Fast forward thirty years or so, and now DMs have been widely replaced by videogames. The purpose of the videogame is to set up a believable world for us to play in and then - in the case of BGS games - let us do whatever the hell we want. The game must be believable to be enjoyable, and to be believable it has to be consistent and it has to have certain restrictions that reflect the behaviour of familiar things. For instance, you can’t kill Mrs X outside in a crowd of people without becoming a criminal; it takes ages to kill a heavily armoured person with your untrained fists; and you can’t teleport across the world by clicking on a map. Wait, what?
Nope you still can't teleport across the world by clicking on a map, because OB FT isn't Teleportation, we can't go further here, unless this is realized.
Precisely. There is the key difference between Morrowind’s and Oblivion’s respective systems: Morrowind’s requires you to go to an appropriate vendor of fast travel services - a boatman, Mages’ Guild teleporter or silt strider driver - and pay them a negligible but nevertheless present fee for the service of instant travel. Oblivion’s requires you to be outside (which doesn’t make much sense in the game world - only as a balancing mechanic) and open your map and click on where you would like to go. The former gives a believable and lore-consistent explanation of how you suddenly find yourself on the other side of map, the latter is just lazy.

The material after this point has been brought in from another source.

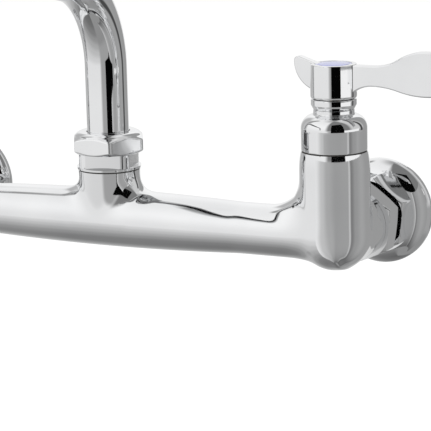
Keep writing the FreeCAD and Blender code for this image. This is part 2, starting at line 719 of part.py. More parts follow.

You walk there, you don't suddenly appear there. That is why it doesn't cost you anything.
Another word for Morrowind’s fast travel system is ‘intradiegetic’ - “contained within the narrative”. The game is doing its job as DM by giving the player a reason for the feature being there that makes sense within the game world, and levying a believable fee for such a feature. The player uses it without having to suspend their disbelief, and all is well.
Fast Travel is a mechanic for the player not the character, Morrowinds portrayal of a travelling system is great for explaining how people got around, but it isn't necessary for Fast Travel, which is only a service for the player.
The aim of this thread was never to put forward a solution to Oblivion’s system, as this has been done countless times before only to fall on deaf ears. No, the purpose of this thread was to make those deaf ears more receptive. However, do feel free to discuss it at length now we all know that “don’t like it, don’t use it” is a silly argument that only silly people use.
It falls on deaf ears, because it continues to be either a matter of opinion, or a misrepresentation of the actual situation. You cannot have a debate, when you start it by distorting the situation, so that the rest of the debate will be about correcting how the actual situation is, before people can even start to discus changing it.